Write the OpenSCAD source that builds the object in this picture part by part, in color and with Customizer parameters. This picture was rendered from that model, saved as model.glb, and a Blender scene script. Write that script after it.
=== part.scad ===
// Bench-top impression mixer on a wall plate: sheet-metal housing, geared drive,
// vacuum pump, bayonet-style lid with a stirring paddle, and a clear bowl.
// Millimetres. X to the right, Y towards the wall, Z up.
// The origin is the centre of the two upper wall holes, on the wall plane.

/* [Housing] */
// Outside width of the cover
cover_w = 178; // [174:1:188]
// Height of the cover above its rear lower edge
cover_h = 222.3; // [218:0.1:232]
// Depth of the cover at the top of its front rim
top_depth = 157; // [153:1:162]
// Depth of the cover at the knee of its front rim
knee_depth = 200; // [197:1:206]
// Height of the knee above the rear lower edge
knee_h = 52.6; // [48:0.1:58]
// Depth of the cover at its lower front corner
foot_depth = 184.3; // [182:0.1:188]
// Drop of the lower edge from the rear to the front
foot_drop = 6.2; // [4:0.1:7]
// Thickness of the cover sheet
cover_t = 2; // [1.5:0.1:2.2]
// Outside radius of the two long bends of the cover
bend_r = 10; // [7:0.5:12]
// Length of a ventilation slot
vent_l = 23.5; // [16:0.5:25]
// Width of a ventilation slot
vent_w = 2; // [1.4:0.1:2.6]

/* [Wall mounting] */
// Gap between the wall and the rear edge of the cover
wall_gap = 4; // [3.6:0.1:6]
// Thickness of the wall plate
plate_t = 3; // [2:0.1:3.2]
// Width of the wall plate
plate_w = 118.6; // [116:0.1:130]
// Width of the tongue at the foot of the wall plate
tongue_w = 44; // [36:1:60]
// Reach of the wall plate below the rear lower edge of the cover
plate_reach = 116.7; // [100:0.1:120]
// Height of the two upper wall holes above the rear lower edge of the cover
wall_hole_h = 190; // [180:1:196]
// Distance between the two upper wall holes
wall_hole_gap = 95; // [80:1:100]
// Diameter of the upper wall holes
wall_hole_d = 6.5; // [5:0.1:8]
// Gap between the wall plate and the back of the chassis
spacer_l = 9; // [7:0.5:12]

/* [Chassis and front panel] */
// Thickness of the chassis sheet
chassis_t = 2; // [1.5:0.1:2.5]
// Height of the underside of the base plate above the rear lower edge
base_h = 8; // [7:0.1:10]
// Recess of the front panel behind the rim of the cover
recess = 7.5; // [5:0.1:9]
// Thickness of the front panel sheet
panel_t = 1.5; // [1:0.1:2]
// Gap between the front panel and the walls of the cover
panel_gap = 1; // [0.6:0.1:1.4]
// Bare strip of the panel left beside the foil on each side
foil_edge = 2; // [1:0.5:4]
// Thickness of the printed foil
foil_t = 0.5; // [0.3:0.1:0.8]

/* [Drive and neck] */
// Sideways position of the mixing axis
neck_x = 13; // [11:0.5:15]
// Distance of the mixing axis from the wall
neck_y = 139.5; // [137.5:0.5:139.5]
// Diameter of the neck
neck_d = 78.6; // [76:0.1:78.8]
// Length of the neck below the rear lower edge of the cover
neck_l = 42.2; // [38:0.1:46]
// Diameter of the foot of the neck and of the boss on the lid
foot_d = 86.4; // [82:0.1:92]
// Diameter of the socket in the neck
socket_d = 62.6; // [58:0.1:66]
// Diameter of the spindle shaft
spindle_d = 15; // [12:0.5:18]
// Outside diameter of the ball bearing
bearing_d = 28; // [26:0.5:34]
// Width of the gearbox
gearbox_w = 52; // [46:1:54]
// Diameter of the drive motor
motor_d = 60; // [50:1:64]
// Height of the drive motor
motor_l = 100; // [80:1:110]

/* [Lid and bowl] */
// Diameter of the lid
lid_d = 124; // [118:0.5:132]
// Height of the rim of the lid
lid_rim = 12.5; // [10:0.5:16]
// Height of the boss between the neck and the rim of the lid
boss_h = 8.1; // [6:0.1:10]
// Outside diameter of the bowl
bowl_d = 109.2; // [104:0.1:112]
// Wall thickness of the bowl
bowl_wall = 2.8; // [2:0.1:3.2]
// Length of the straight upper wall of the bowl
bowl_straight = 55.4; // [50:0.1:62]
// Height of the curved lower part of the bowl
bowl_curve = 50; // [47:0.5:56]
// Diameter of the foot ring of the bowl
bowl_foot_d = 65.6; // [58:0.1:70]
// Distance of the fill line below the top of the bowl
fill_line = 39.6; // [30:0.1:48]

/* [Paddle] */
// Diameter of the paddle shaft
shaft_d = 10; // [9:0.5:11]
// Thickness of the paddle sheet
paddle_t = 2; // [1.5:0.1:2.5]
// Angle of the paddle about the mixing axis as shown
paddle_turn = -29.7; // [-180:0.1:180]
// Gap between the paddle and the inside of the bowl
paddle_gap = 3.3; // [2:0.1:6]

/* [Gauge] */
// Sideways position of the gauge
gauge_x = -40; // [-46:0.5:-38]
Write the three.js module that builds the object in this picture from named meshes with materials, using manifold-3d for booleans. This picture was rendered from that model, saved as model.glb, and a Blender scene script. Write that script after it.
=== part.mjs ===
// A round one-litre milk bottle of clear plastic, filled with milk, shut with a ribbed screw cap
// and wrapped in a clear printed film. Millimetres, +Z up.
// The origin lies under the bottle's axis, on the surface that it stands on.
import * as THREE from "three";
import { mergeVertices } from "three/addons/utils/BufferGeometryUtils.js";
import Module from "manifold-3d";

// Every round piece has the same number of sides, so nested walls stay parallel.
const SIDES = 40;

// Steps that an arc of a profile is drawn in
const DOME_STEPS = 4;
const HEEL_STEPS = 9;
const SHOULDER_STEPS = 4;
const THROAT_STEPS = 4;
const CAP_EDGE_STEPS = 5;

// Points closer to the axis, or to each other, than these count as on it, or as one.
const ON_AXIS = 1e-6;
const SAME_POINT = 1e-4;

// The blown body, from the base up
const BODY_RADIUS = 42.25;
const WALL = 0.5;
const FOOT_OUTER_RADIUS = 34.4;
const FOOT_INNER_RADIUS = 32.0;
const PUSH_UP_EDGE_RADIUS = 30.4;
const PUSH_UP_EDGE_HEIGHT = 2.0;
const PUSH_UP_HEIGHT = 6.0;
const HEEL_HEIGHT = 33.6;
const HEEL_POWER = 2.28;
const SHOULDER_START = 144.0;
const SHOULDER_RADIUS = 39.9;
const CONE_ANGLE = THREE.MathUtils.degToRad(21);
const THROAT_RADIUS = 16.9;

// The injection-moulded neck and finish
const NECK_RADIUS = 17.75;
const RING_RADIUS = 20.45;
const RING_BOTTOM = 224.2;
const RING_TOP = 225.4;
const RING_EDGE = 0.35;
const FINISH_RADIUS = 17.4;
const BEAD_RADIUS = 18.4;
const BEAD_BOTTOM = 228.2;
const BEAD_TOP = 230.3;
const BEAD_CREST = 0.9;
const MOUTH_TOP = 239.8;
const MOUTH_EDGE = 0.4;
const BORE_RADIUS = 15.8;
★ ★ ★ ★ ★
The problem - Transcribe every entry exactly.

Finished answer -
Write the OpenSCAD source that builds the object in this picture part by part, in color and with Customizer parameters. This picture was rendered from that model, saved as model.glb, and a Blender scene script. Write that script after it.
=== part.scad ===
// Bench-top impression mixer on a wall plate: sheet-metal housing, geared drive,
// vacuum pump, bayonet-style lid with a stirring paddle, and a clear bowl.
// Millimetres. X to the right, Y towards the wall, Z up.
// The origin is the centre of the two upper wall holes, on the wall plane.

/* [Housing] */
// Outside width of the cover
cover_w = 178; // [174:1:188]
// Height of the cover above its rear lower edge
cover_h = 222.3; // [218:0.1:232]
// Depth of the cover at the top of its front rim
top_depth = 157; // [153:1:162]
// Depth of the cover at the knee of its front rim
knee_depth = 200; // [197:1:206]
// Height of the knee above the rear lower edge
knee_h = 52.6; // [48:0.1:58]
// Depth of the cover at its lower front corner
foot_depth = 184.3; // [182:0.1:188]
// Drop of the lower edge from the rear to the front
foot_drop = 6.2; // [4:0.1:7]
// Thickness of the cover sheet
cover_t = 2; // [1.5:0.1:2.2]
// Outside radius of the two long bends of the cover
bend_r = 10; // [7:0.5:12]
// Length of a ventilation slot
vent_l = 23.5; // [16:0.5:25]
// Width of a ventilation slot
vent_w = 2; // [1.4:0.1:2.6]

/* [Wall mounting] */
// Gap between the wall and the rear edge of the cover
wall_gap = 4; // [3.6:0.1:6]
// Thickness of the wall plate
plate_t = 3; // [2:0.1:3.2]
// Width of the wall plate
plate_w = 118.6; // [116:0.1:130]
// Width of the tongue at the foot of the wall plate
tongue_w = 44; // [36:1:60]
// Reach of the wall plate below the rear lower edge of the cover
plate_reach = 116.7; // [100:0.1:120]
// Height of the two upper wall holes above the rear lower edge of the cover
wall_hole_h = 190; // [180:1:196]
// Distance between the two upper wall holes
wall_hole_gap = 95; // [80:1:100]
// Diameter of the upper wall holes
wall_hole_d = 6.5; // [5:0.1:8]
// Gap between the wall plate and the back of the chassis
spacer_l = 9; // [7:0.5:12]

/* [Chassis and front panel] */
// Thickness of the chassis sheet
chassis_t = 2; // [1.5:0.1:2.5]
// Height of the underside of the base plate above the rear lower edge
base_h = 8; // [7:0.1:10]
// Recess of the front panel behind the rim of the cover
recess = 7.5; // [5:0.1:9]
// Thickness of the front panel sheet
panel_t = 1.5; // [1:0.1:2]
// Gap between the front panel and the walls of the cover
panel_gap = 1; // [0.6:0.1:1.4]
// Bare strip of the panel left beside the foil on each side
foil_edge = 2; // [1:0.5:4]
// Thickness of the printed foil
foil_t = 0.5; // [0.3:0.1:0.8]

/* [Drive and neck] */
// Sideways position of the mixing axis
neck_x = 13; // [11:0.5:15]
// Distance of the mixing axis from the wall
neck_y = 139.5; // [137.5:0.5:139.5]
// Diameter of the neck
neck_d = 78.6; // [76:0.1:78.8]
// Length of the neck below the rear lower edge of the cover
neck_l = 42.2; // [38:0.1:46]
// Diameter of the foot of the neck and of the boss on the lid
foot_d = 86.4; // [82:0.1:92]
// Diameter of the socket in the neck
socket_d = 62.6; // [58:0.1:66]
// Diameter of the spindle shaft
spindle_d = 15; // [12:0.5:18]
// Outside diameter of the ball bearing
bearing_d = 28; // [26:0.5:34]
// Width of the gearbox
gearbox_w = 52; // [46:1:54]
// Diameter of the drive motor
motor_d = 60; // [50:1:64]
// Height of the drive motor
motor_l = 100; // [80:1:110]

/* [Lid and bowl] */
// Diameter of the lid
lid_d = 124; // [118:0.5:132]
// Height of the rim of the lid
lid_rim = 12.5; // [10:0.5:16]
// Height of the boss between the neck and the rim of the lid
boss_h = 8.1; // [6:0.1:10]
// Outside diameter of the bowl
bowl_d = 109.2; // [104:0.1:112]
// Wall thickness of the bowl
bowl_wall = 2.8; // [2:0.1:3.2]
// Length of the straight upper wall of the bowl
bowl_straight = 55.4; // [50:0.1:62]
// Height of the curved lower part of the bowl
bowl_curve = 50; // [47:0.5:56]
// Diameter of the foot ring of the bowl
bowl_foot_d = 65.6; // [58:0.1:70]
// Distance of the fill line below the top of the bowl
fill_line = 39.6; // [30:0.1:48]

/* [Paddle] */
// Diameter of the paddle shaft
shaft_d = 10; // [9:0.5:11]
// Thickness of the paddle sheet
paddle_t = 2; // [1.5:0.1:2.5]
// Angle of the paddle about the mixing axis as shown
paddle_turn = -29.7; // [-180:0.1:180]
// Gap between the paddle and the inside of the bowl
paddle_gap = 3.3; // [2:0.1:6]

/* [Gauge] */
// Sideways position of the gauge
gauge_x = -40; // [-46:0.5:-38]
Write the three.js module that builds the object in this picture from named meshes with materials, using manifold-3d for booleans. This picture was rendered from that model, saved as model.glb, and a Blender scene script. Write that script after it.
=== part.mjs ===
// A round one-litre milk bottle of clear plastic, filled with milk, shut with a ribbed screw cap
// and wrapped in a clear printed film. Millimetres, +Z up.
// The origin lies under the bottle's axis, on the surface that it stands on.
import * as THREE from "three";
import { mergeVertices } from "three/addons/utils/BufferGeometryUtils.js";
import Module from "manifold-3d";

// Every round piece has the same number of sides, so nested walls stay parallel.
const SIDES = 40;

// Steps that an arc of a profile is drawn in
const DOME_STEPS = 4;
const HEEL_STEPS = 9;
const SHOULDER_STEPS = 4;
const THROAT_STEPS = 4;
const CAP_EDGE_STEPS = 5;

// Points closer to the axis, or to each other, than these count as on it, or as one.
const ON_AXIS = 1e-6;
const SAME_POINT = 1e-4;

// The blown body, from the base up
const BODY_RADIUS = 42.25;
const WALL = 0.5;
const FOOT_OUTER_RADIUS = 34.4;
const FOOT_INNER_RADIUS = 32.0;
const PUSH_UP_EDGE_RADIUS = 30.4;
const PUSH_UP_EDGE_HEIGHT = 2.0;
const PUSH_UP_HEIGHT = 6.0;
const HEEL_HEIGHT = 33.6;
const HEEL_POWER = 2.28;
const SHOULDER_START = 144.0;
const SHOULDER_RADIUS = 39.9;
const CONE_ANGLE = THREE.MathUtils.degToRad(21);
const THROAT_RADIUS = 16.9;

// The injection-moulded neck and finish
const NECK_RADIUS = 17.75;
const RING_RADIUS = 20.45;
const RING_BOTTOM = 224.2;
const RING_TOP = 225.4;
const RING_EDGE = 0.35;
const FINISH_RADIUS = 17.4;
const BEAD_RADIUS = 18.4;
const BEAD_BOTTOM = 228.2;
const BEAD_TOP = 230.3;
const BEAD_CREST = 0.9;
const MOUTH_TOP = 239.8;
const MOUTH_EDGE = 0.4;
const BORE_RADIUS = 15.8;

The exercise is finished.